Number two on the hit parade, and number one on the domestic list is Louis Farrakhan.

Born in the Bronx, raised in Massachusetts. Jamaican father, mother also from the islands.

Here’s a test. Go to the Jamaica phone book and find the name “Cohen.” Surprise, surprise, there are dozens, if not hundreds.

Today, most of them have brown skin. Originally it was a bunch of Hebes from Europe, come to infiltrate and infest St. Kitts or Jamaica or Trinidad.

Plus Lou always looked like a Seventh Avenue hustler even when he was King Calypso or whatever he used for his first stage name. This is the kind of guy you’d see stalking the halls of ancient office buildings selling surplus dresses or bolts of bulk silk. Dollar a yard. For you, 89 cents. Okay SEVENTY nine, but you can’t pick, you gotta take all of it. And you gotta use your own truck.

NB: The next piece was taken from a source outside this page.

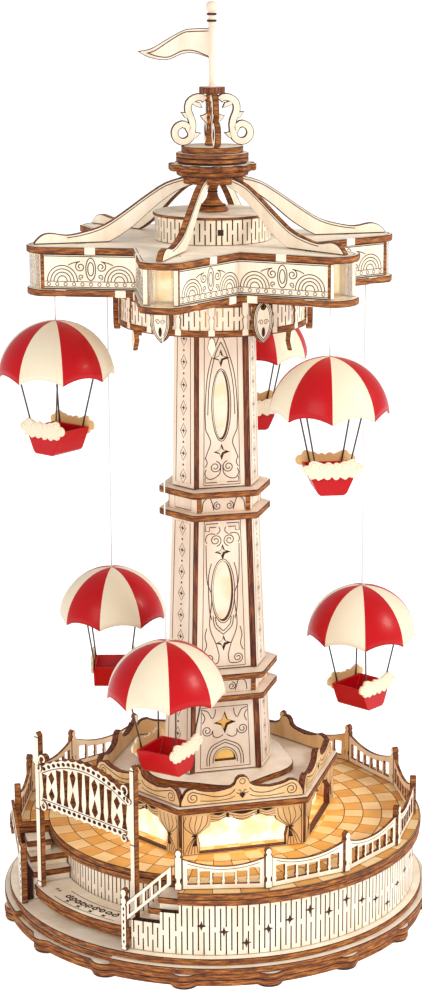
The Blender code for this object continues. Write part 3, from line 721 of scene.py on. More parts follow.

Adolf always looked like a crazed clerk in a fish store, someone in a Vienna suburb who’d say stuff like “If you buy the Salmon today, you’d better cook it today, unless you’re trying to poison your husband. In that case leave it out overnight and cook it mid day tomorrow.

Mel looks like Schlomo after the Ken Doll facelift.

Adolf, Lou and Mel. Are they Father, Son and Holy Ghost, or just a preview of same-sex polygamy?

Maybe the problem isn’t Jewish anti-Semitism. Maybe the problem is organized religion, period.

I'm Wes Richards, my opinions are my own, but you're welcome to them.